Contemporary Application:  They misunderstood the very “love letters” (as Augustine describes the books) written to them from the heart of God.  Just as the Muslims today put more stock in a commentary on their Koran, so to did the ancient Jews of Christ’s time focus upon their own pre-millennial presuppositions of what the Messiah would accomplish.  They took the Old Covenant texts and outlined them in their own fashion after their own heartfelt desires.  Certainly, as a confessional church, we too use the Westminster Confession as an outline – but it is, was and always will be considered a subsidiary standard to the sacred texts given through the Holy Spirit and recorded by the faithful saints from Moses’ time down to the Apostles and their appointed assistants.

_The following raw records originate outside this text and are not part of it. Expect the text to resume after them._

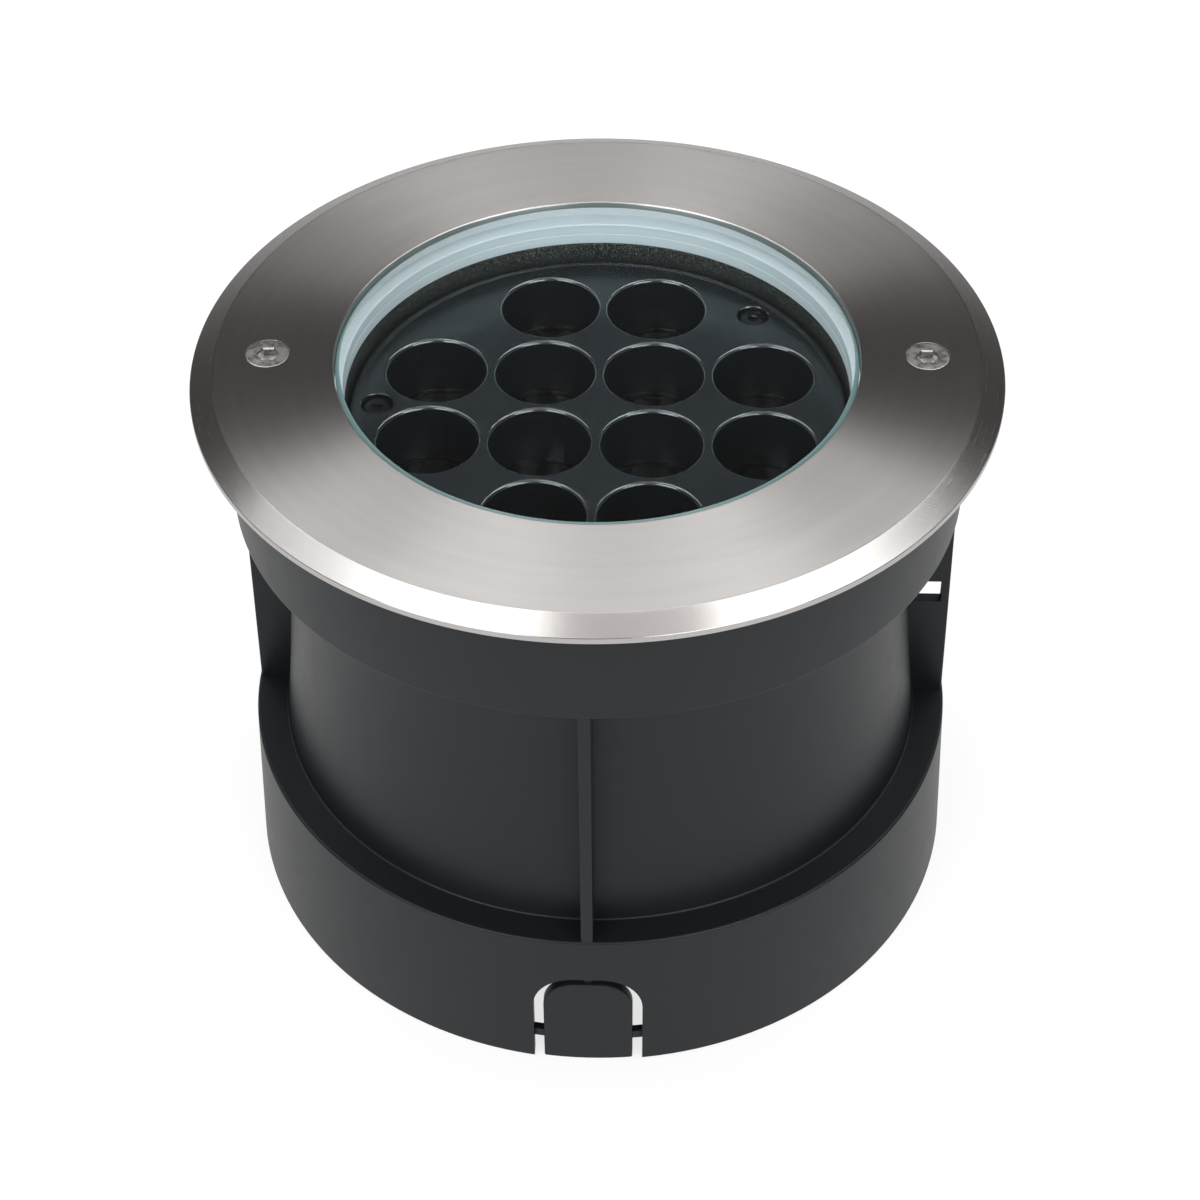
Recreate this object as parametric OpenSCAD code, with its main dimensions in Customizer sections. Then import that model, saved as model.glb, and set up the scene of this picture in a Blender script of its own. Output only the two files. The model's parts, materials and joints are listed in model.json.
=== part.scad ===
// In ground well light: a luminaire with a tilting LED module in its installation sleeve.
// Origin at the centre of the sleeve's foot, +Z up, front at -Y. Lengths in millimetres.

/* [Optics] */
// Distance between neighbouring LEDs and wells
led_pitch = 25; // [24:0.5:30]
// Greatest tilt of the LED module each way, in degrees
tilt_max = 8; // [4:1:8]
// Length of the wells' tubes from the plate's top face
tube_len = 14; // [11:0.5:18]
// Wall of the wells' tubes
tube_wall = 1.05; // [0.8:0.05:1.5]
// Thickness of the louvre plate
plate_t = 3; // [2.5:0.25:3.5]
// Rim between the outer wells and the plate's edge
plate_edge = 4.17; // [3.9:0.01:6]

/* [Glass and gasket] */
// Thickness of the glass flange held by the gasket
glass_flange_t = 4; // [3:0.5:6]
// Width of the glass flange
glass_flange_w = 6; // [5:0.5:8]
// Depth of the glass face below the trim face
glass_recess = 0.6; // [0.3:0.1:1]
// Chamfer round the glass face
glass_chamfer = 0.9; // [0.5:0.1:1.3]
// Thickness of the gasket under the glass
gasket_lip_t = 5.4; // [3.6:0.2:6]
// Wall of the gasket round the glass flange
gasket_wall = 2.9; // [2:0.1:4]

/* [Trim ring] */
// Thickness of the trim ring
trim_t = 3.7; // [3.4:0.1:5]
// Upright land at the foot of the trim's bevel
trim_land = 1.5; // [0.8:0.1:2]
// Width of the trim's outer bevel
bevel_w = 5.1; // [3:0.1:6]
// Reach of the trim past the sleeve's collar
trim_overhang = 6.8; // [5:0.1:9]

/* [Housing] */
// Height of the cast lip below the gasket
lip_t = 8; // [7:0.2:11]
// Wall of the housing's can
can_wall = 4; // [3:0.25:5]
// Thickness of the housing's floor
floor_t = 4; // [4:0.25:6]
// Thickness of the clamp ring
clamp_t = 2; // [1.8:0.1:2.6]
// Thickness of the seal under the housing's flange
seal_t = 1.5; // [1:0.25:2.5]
// Height of the LED driver
driver_h = 18; // [16:1:24]

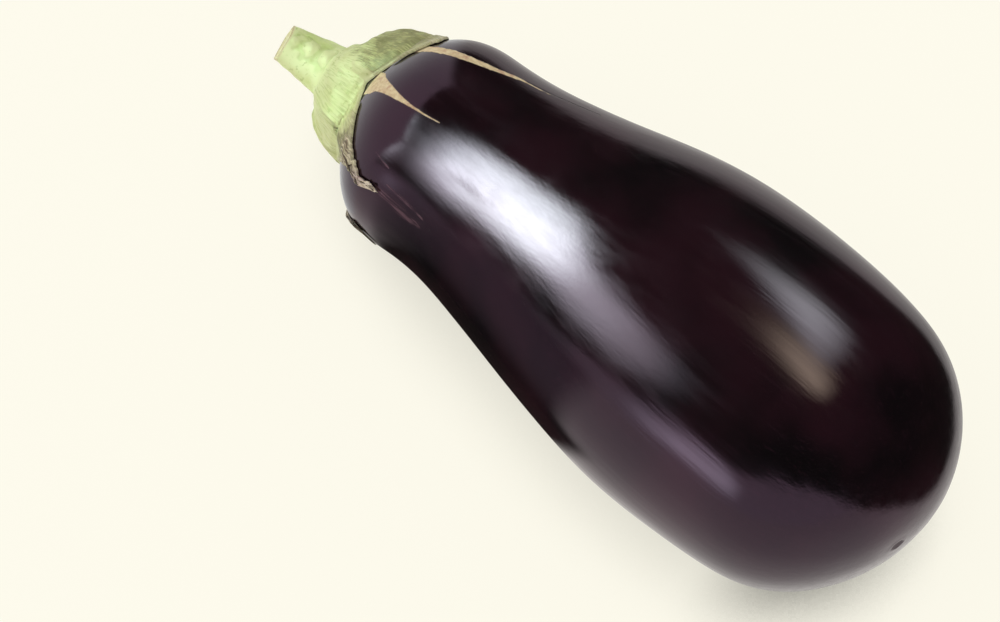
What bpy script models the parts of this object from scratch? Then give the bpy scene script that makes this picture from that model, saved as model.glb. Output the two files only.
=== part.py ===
"""An eggplant as picked, lying on its side: the fruit, and the calyx with its cut stem.

Metres, +Z up. The stem points to -X and the blossom end to +X. The fruit rests on a small flat
spot under its belly, and the origin is at the bottom centre of the whole object's box.

Places on the skin are given by two numbers: an angle round the fruit, 0 on top and 90 degrees on
the +Y side, and a reach, the distance along the skin from the middle of the stem end.
"""

import collections
import math

import bmesh
import bpy
import numpy as np

# Fruit, in metres. A station is a distance along X from the stem end, and the radius there.
FRUIT_LENGTH = 0.198
STEM_END_ROUNDING = 0.017
BLOSSOM_END_ROUNDING = 0.045
GIRTH_STATIONS = (
    (0.0136, 0.0249),
    (0.0338, 0.0309),
    (0.0596, 0.0339),
    (0.0940, 0.0413),
    (0.1283, 0.0450),
    (0.1616, 0.0428),
    (0.1818, 0.0347),
)
SIDE_BOW = 0.0043
AXIS_RISE_AT_STEM = 0.078
AXIS_RISE_AT_BLOSSOM = 0.168
FLAT_SPOT_DEPTH = 0.0006
# Gentle lobes of the girth: how many, share of the radius, and angle of the first in degrees.
GIRTH_LOBES = ((2, 0.012, 60.0), (3, 0.008, 20.0), (5, 0.004, 56.0))

# Calyx, in metres and degrees. A lobe is fleshy out to one reach, and a thin dry sepal from there to
# its tip. With a bluntness of 1 a side is straight, more is rounder, and less draws out a thin tip.
# Each lobe has one for the side before its tip and one for the side after it, up to its notch.
Lobe = collections.namedtuple(
    "Lobe", "tip_angle reach fleshy_reach blunt_before blunt_after lift notch_angle notch_reach"
)
LOBES = (
    Lobe(48, 0.0325, 0.0275, 1.6, 1.6, 0.0004, 84, 0.0195),
    Lobe(120, 0.0385, 0.0260, 1.1, 1.1, 0.0008, 152, 0.0190),
    Lobe(184, 0.0360, 0.0240, 1.2, 1.2, 0.0004, 216, 0.0200),
    Lobe(250, 0.0480, 0.0200, 0.80, 0.50, 0.0004, 264, 0.0190),
    Lobe(302, 0.0476, 0.0200, 0.34, 0.47, 0.0006, 352, 0.0165),
)
CALYX_GAP = 0.0004
CALYX_EDGE = 0.0008
CALYX_COLLAR = 0.0098
COLLAR_REACH = 0.0085
THINNING = 0.7

# Stem, in metres, and its bend away from the fruit's axis in degrees.
STEM_FOOT = 0.0105
STEM_LENGTH = 0.0160
STEM_FOOT_RADIUS = 0.0080
STEM_CUT_RADIUS = 0.0053
STEM_BEND = 28.0
STEM_BEND_TOWARDS = -28.0
STEM_RIDGES = 5
STEM_RIDGE_HEIGHT = 0.00035
CUT_HOLLOW = 0.0005

# How finely each surface is divided
FRUIT_SIDES = 64
FRUIT_RINGS = 44
CALYX_SIDES = 90
SHELL_RINGS = 9
FILLET_RINGS = 5
STEM_RINGS = 5
CUT_RINGS = 2
INNER_RINGS = 7
POLE_RINGS = 2
SHARP_EDGE = 50.0

# Materials: colour, and roughness
SKIN = ((0.012, 0.005, 0.008, 1.0), 0.22)
CALYX = ((0.50, 0.62, 0.24, 1.0), 0.6)


def smooth_through(stations):
    """A natural cubic spline through (place, value) pairs, as a function of arrays."""
    place, value = (np.array(column, float) for column in zip(*stations))
    gap = np.diff(place)
    count = len(place)
    matrix = np.eye(count)
    right = np.zeros(count)
    for i in range(1, count - 1):
        matrix[i, i - 1: i + 2] = gap[i - 1], 2 * (gap[i - 1] + gap[i]), gap[i]
        right[i] = 6 * ((value[i + 1] - value[i]) / gap[i] - (value[i] - value[i - 1]) / gap[i - 1])
    bend = np.linalg.solve(matrix, right)

    def at(where):
        where = np.asarray(where, float)
        i = np.clip(np.searchsorted(place, where) - 1, 0, count - 2)
        before = where - place[i]
        after = place[i + 1] - where
        curve = (bend[i] * after**3 + bend[i + 1] * before**3) / (6 * gap[i])
        start = (value[i] / gap[i] - bend[i] * gap[i] / 6) * after
        end = (value[i + 1] / gap[i] - bend[i + 1] * gap[i] / 6) * before
        return curve + start + end

    return at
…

Let this be my last point this morning, as we read and study the implementation of The Great Covenant by Moses, Joshua and the people of Israel – let us learn well the covenantal form.  And having understood that covenantal form let us be careful to not change the label and make something of the scriptures that God would not approve.  I once read that when the first English translations were being made, the Reformers named the two parts of the scriptures Old & New Covenants. But, the common crowd would have none of, it – thus the lesser titles of Old & New Testaments became the traditional language wherever English is spoken.

This is an important point because there is within Christendom the idea that if we would only live well-ordered lives within the law of God – then the Lord will automatically bless us.  This is a presumption that some use to describe the founding of America.  This land was blessed because the Pilgrim Fathers lived a life pleasing to the great Jehovah.  No, this is the same trap that the leaders of Judaism fell into before Christ arrived in the flesh.  We are better off understanding the covenantal theme in a spiritual sense.  There is a Kingdom of the Spirit just as Jesus announced.  The Covenant of Moses, while foundational and effective for those who looked forward to their need for a Messiah, was more historical than spiritual.  Only with the coming of our Lord Jesus Christ is every “jot and tittle” of the Old Covenant fulfilled before becoming the New Covenant of grace administered faithfully by Jesus Christ.  Just as The Great Covenant was received, described and instituted by Moses to be passed along to the administration of Joshua, so too was it within the providence of God to raise of Jesus (a second Joshua) at the appropriate time to administer the New Covenant of grace in a manner fitting for the new reality of redemption accomplished and applied.  May we live and learn in the greater context of Christ’s administration and rule through the same revelation given through Moses.  “Trust and obey” the old hymn goes – to that application in our understanding of the Great Covenant we are called today.  May we make it our own.  Amen.